**INFORMATION SUPPLIED:**
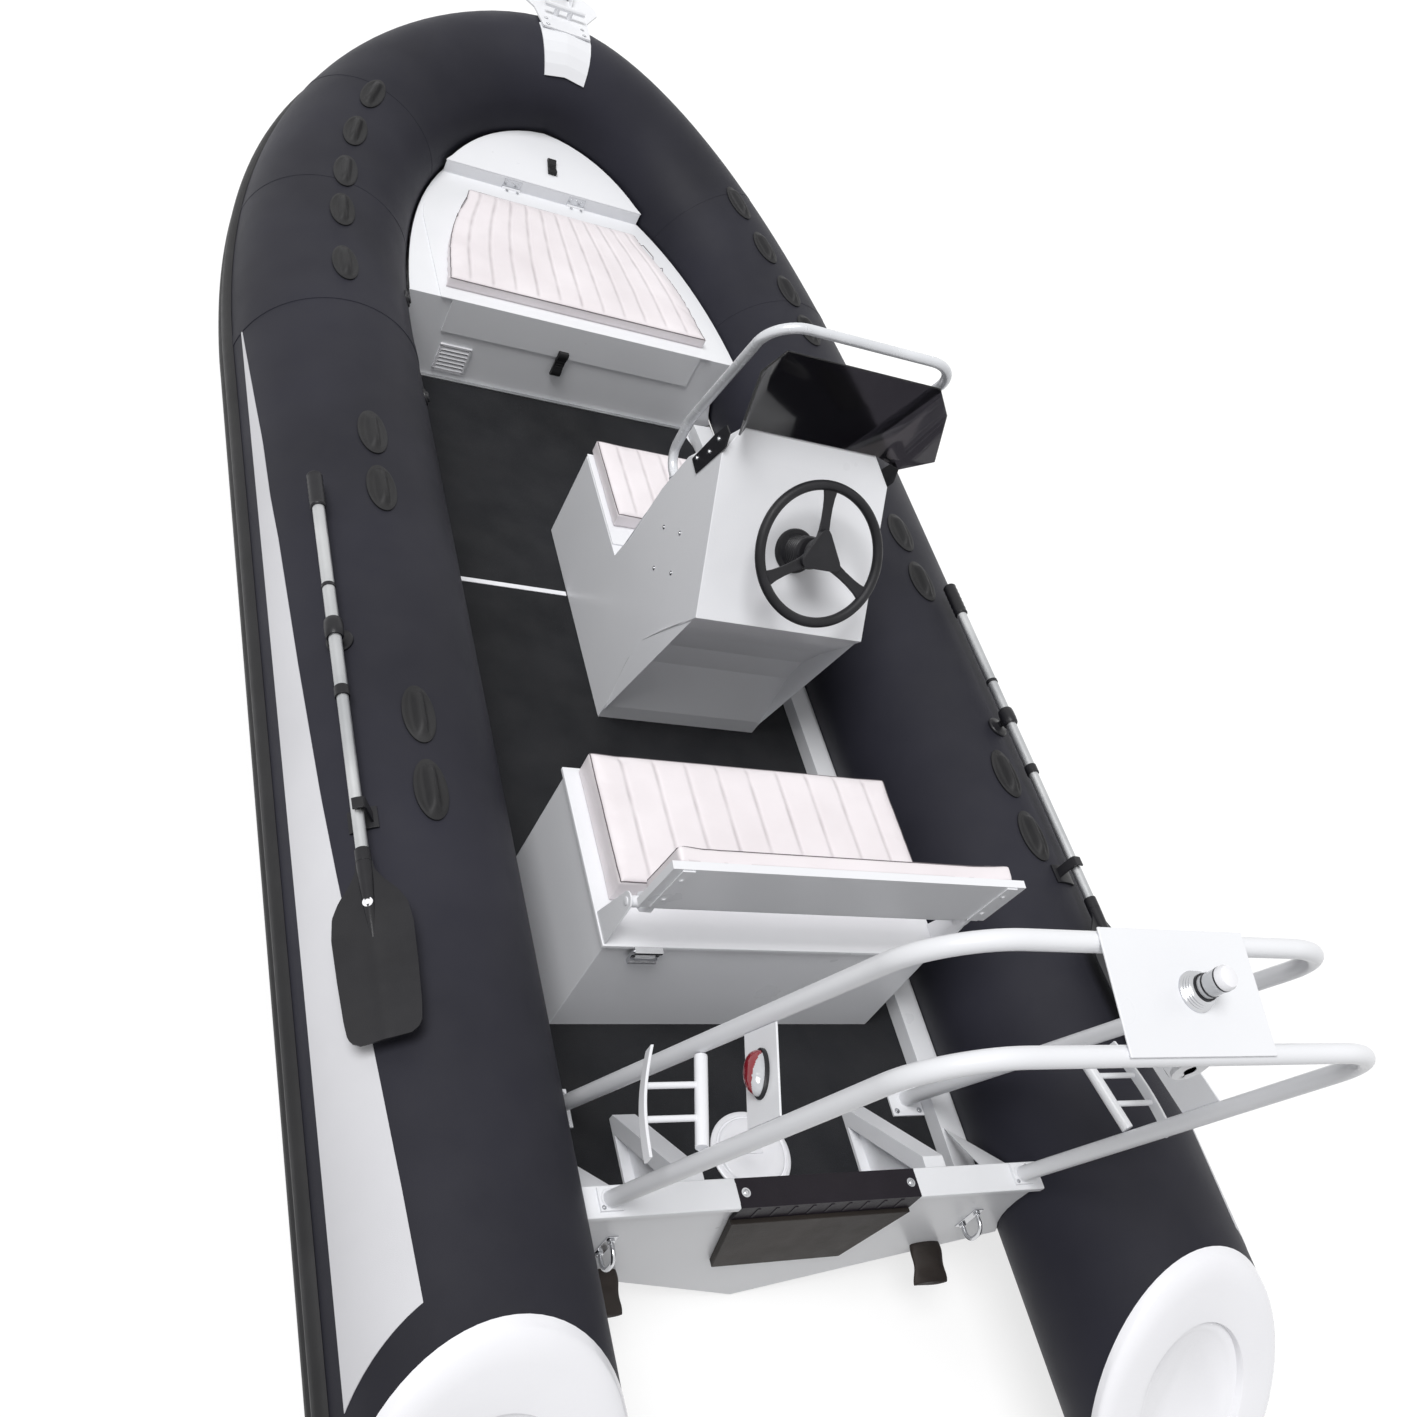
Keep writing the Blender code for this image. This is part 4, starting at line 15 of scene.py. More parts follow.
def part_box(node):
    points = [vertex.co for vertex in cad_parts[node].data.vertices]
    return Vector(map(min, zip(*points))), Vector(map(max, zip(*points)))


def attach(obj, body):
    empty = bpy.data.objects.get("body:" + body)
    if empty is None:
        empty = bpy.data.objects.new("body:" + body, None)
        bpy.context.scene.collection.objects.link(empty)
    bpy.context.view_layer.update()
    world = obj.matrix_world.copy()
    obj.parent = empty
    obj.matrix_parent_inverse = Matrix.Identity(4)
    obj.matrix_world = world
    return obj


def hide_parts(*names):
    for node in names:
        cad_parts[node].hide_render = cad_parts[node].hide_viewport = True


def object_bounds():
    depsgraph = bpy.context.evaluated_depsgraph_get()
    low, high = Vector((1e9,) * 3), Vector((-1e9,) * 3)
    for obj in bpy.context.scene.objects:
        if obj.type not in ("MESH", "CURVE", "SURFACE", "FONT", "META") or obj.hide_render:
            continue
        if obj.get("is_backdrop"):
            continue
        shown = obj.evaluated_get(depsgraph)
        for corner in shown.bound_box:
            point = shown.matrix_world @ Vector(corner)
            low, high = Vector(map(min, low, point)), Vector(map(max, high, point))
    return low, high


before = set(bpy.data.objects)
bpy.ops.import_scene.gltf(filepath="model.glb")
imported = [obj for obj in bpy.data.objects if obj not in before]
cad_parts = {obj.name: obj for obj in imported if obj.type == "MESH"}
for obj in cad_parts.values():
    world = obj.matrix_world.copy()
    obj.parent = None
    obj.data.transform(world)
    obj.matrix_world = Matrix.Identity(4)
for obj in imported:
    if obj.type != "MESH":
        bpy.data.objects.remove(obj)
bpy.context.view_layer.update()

**STATED PROBLEM:** Copy the material above verbatim.

**RESPONSE TO THIS EXERCISE:**
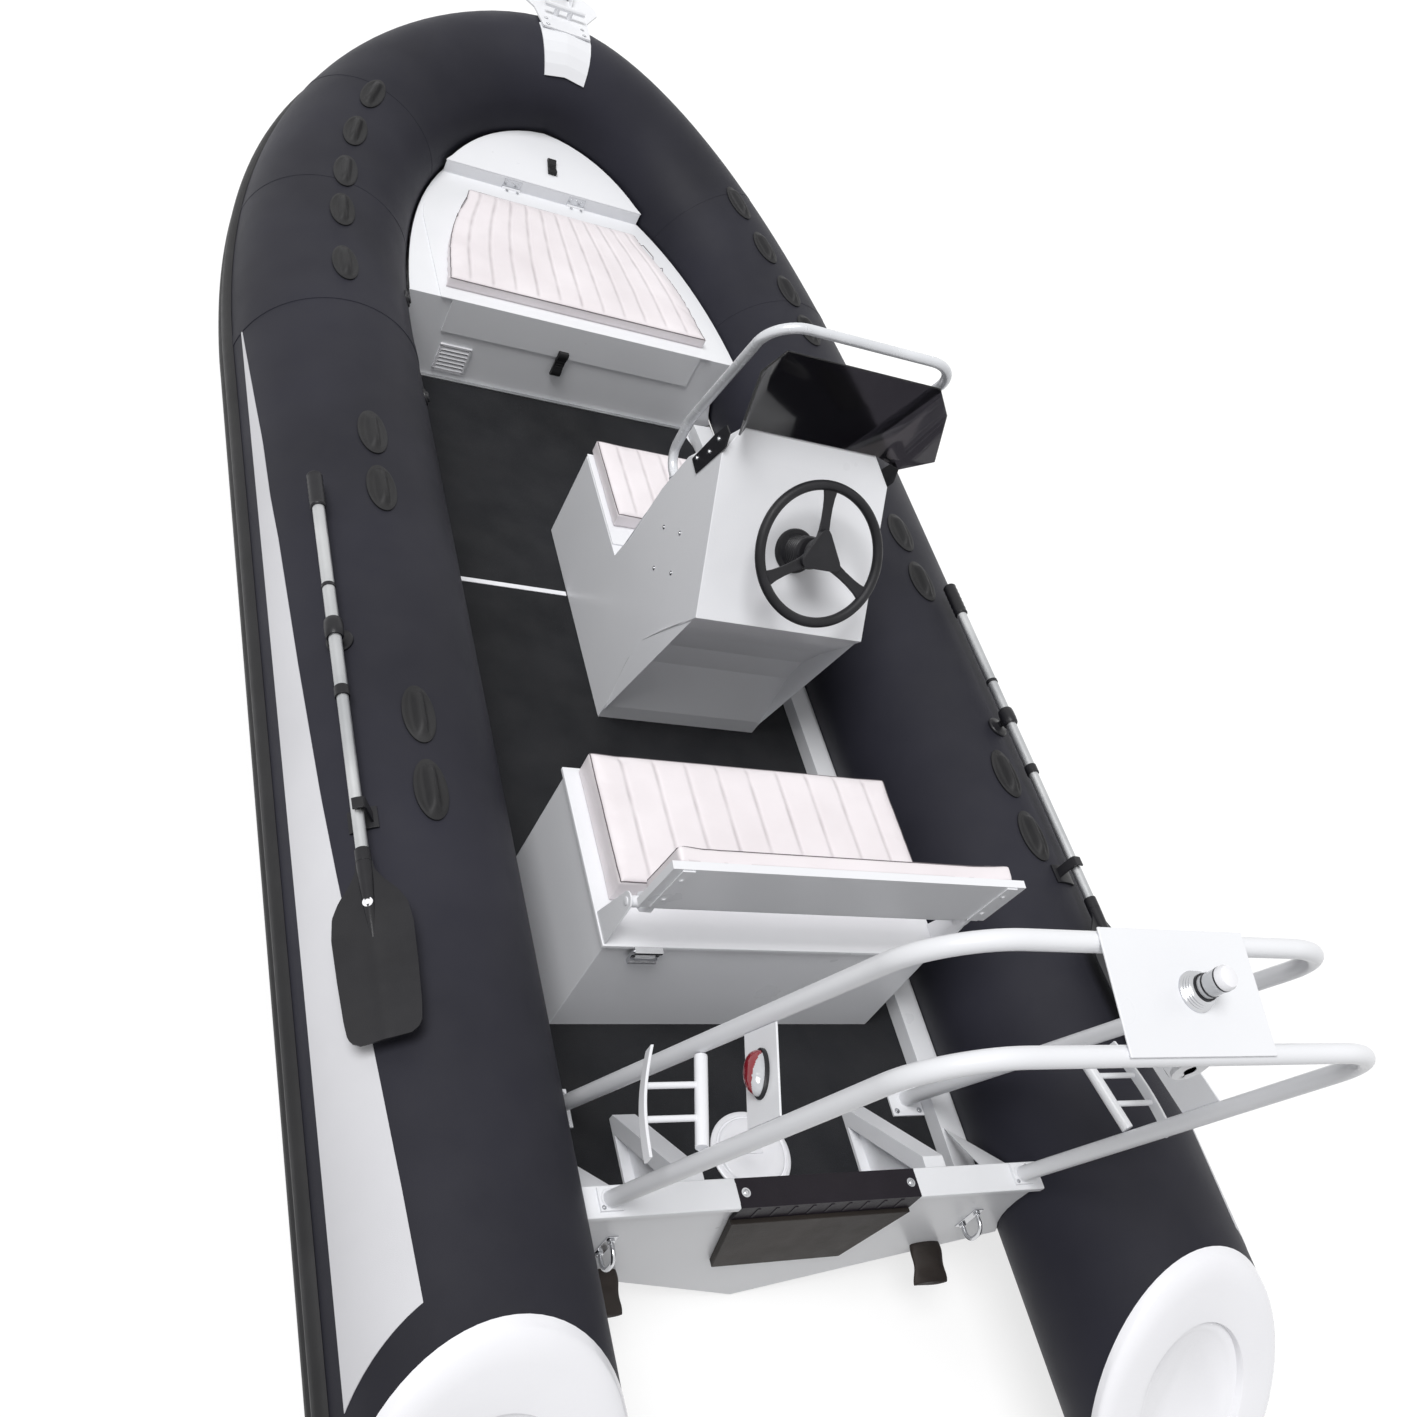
Keep writing the Blender code for this image. This is part 4, starting at line 15 of scene.py. More parts follow.
def part_box(node):
    points = [vertex.co for vertex in cad_parts[node].data.vertices]
    return Vector(map(min, zip(*points))), Vector(map(max, zip(*points)))


def attach(obj, body):
    empty = bpy.data.objects.get("body:" + body)
    if empty is None:
        empty = bpy.data.objects.new("body:" + body, None)
        bpy.context.scene.collection.objects.link(empty)
    bpy.context.view_layer.update()
    world = obj.matrix_world.copy()
    obj.parent = empty
    obj.matrix_parent_inverse = Matrix.Identity(4)
    obj.matrix_world = world
    return obj


def hide_parts(*names):
    for node in names:
        cad_parts[node].hide_render = cad_parts[node].hide_viewport = True


def object_bounds():
    depsgraph = bpy.context.evaluated_depsgraph_get()
    low, high = Vector((1e9,) * 3), Vector((-1e9,) * 3)
    for obj in bpy.context.scene.objects:
        if obj.type not in ("MESH", "CURVE", "SURFACE", "FONT", "META") or obj.hide_render:
            continue
        if obj.get("is_backdrop"):
            continue
        shown = obj.evaluated_get(depsgraph)
        for corner in shown.bound_box:
            point = shown.matrix_world @ Vector(corner)
            low, high = Vector(map(min, low, point)), Vector(map(max, high, point))
    return low, high


before = set(bpy.data.objects)
bpy.ops.import_scene.gltf(filepath="model.glb")
imported = [obj for obj in bpy.data.objects if obj not in before]
cad_parts = {obj.name: obj for obj in imported if obj.type == "MESH"}
for obj in cad_parts.values():
    world = obj.matrix_world.copy()
    obj.parent = None
    obj.data.transform(world)
    obj.matrix_world = Matrix.Identity(4)
for obj in imported:
    if obj.type != "MESH":
        bpy.data.objects.remove(obj)
bpy.context.view_layer.update()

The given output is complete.